Optimization and its discontents
Already outlined towards the end of the nineteenth century, the constrained maximization model was refined and extended to the study of both consumers and firms, with, respectively, utility and profit as objective functions.
Its enhancement opened the way to a conception of economics based on two pillars: optimizing behaviour of agents, interpreted as individual rationality, and equilibrium of markets, interpreted as consistency of individual choices. Paul Samuelson (1947) gave a major boost to these developments by rewriting many problems of economics as optimization problems, with extensive use of mathematics. The discipline gained unity and coherence as apparently diverse subjects appeared to share the same underlying structure and to allow use of the same mathematical techniques.Maximization did not remain confined to the normative character that it had with Gossen, and over time came to be seen as an interpretation of actual behaviours too. The revealed preference approach developed by Samuelson (1938) and others aimed precisely to reformulate the model in a way that allowed checking it against empirical data; among others, Hal Varian (1982) performed tests using US consumption data.

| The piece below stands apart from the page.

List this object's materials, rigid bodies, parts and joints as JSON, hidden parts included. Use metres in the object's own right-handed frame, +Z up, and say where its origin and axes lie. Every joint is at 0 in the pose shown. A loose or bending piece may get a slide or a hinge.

The optimization model has not been beyond dispute, though: at least since the 1950s, Herbert Simon and others contended that actual decision makers lack the cognitive capacities to solve maximization problems and, rather, content themselves with “satisficing” behaviour, choosing options that are acceptable though not optimal. Along these lines, they developed a “bounded rationality” approach as an alternative to the seemingly strong requirements of the individual maximization model. Yet it was difficult to identify universal principles enabling economists to devise general models of nonmaximizing behaviour, so that bounded rationality hypotheses maintained an ad hoc character, in that they represented specific types of behaviours but were hardly robust to changes, however small, in their characterization. Partly for this reason, the optimization model retained its prominence until very recently.